Le nuage lenticulaire qui coiffe le Mount Ngāuruhoe devient rose.
C’est l’ombre de la Terre qui peint le ciel. Cet arc subtil que les Maoris nomment la robe du matin. Le Ngāuruhoe en retrait, observe discrètement. Quand les jaunes doux et les pêches diaphanes s’invitent, tout vibre. Puis, sans prévenir, les couleurs s’enhardissent. Les oranges profonds, les corails, les rouges cuivrés enflamment comme la forge céleste derrière la montagne. Le Ngāuruhoe se découvre en noir absolu dans cette brume incandescente.
L’aube se brise, le soleil paraît. À l’ouest, le Taranaki sort des nuages. La nuit fut humide, tente et sac de couchage sont trempés. Les nuages empêchent que les choses sèchent. « Je range le tout. J’espère que ça séchera ce soir, la moisissure est le pire des ennemis du trekkeur. »

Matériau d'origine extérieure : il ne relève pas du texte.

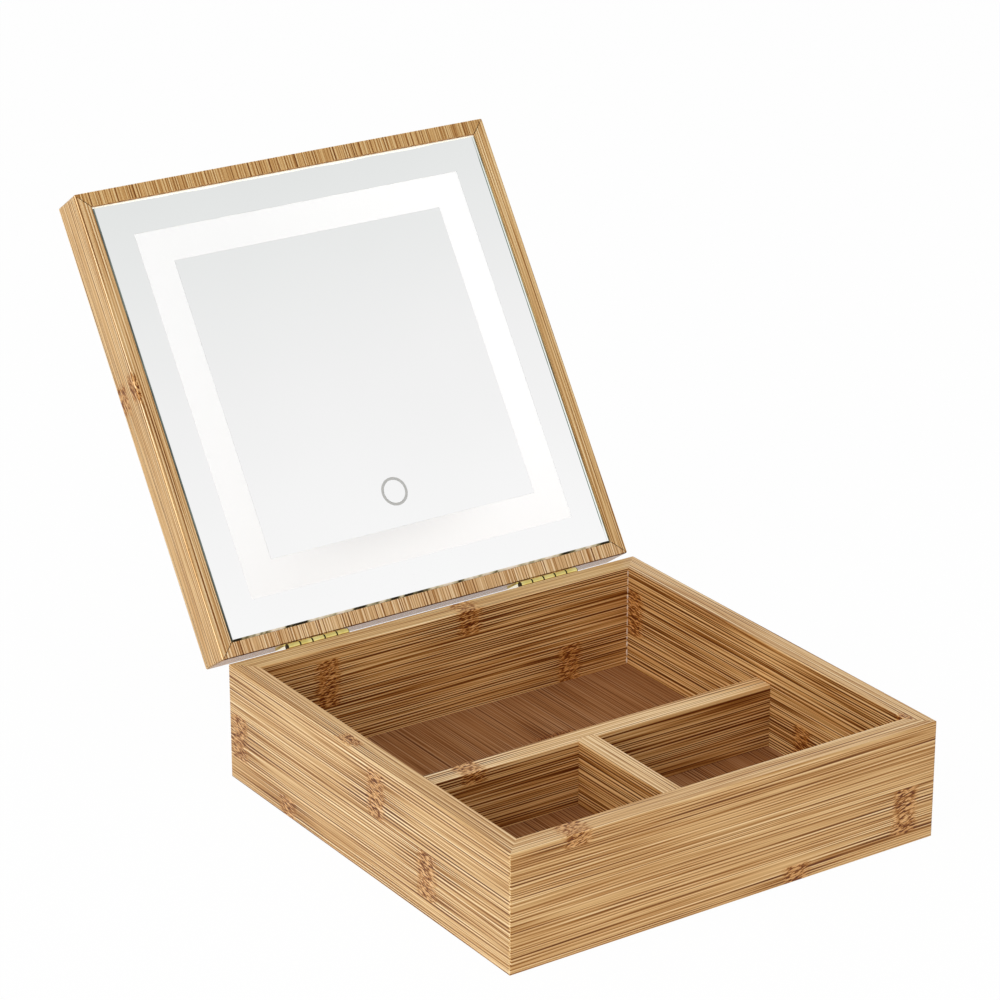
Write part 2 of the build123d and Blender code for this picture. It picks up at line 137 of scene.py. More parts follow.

(Crédits : Flavien Saboureau)
À sept heures, Flavien vire en tête. Premier campeur à prendre la route du Tongariro. « Pour commencer, un col aux alentours de 1600 mètres d’altitude, c’est-à-dire 400 au-dessus ! Une bonne mise en jambe », s’amuse l’aventurier. Mais, il y a un monde fou, nous sommes le samedi 1er février 2025, en période de vacances scolaires d’été.
Quand le superbe existe
Le départ de la randonnée s’effectue sur des pontons de bois aménagés. « C’est pour ne pas abîmer les coulées de lave qui n’ont que quelques décennies », explique le naturaliste. Au fur et à mesure de la montée se découvrent des espèces — Veronica spathulata ou Veronica hookeriana. « Arrivé au col, se dévoile une immense caldeira plate qui me fait fortement penser à la Plaine des Sables, à la Réunion. »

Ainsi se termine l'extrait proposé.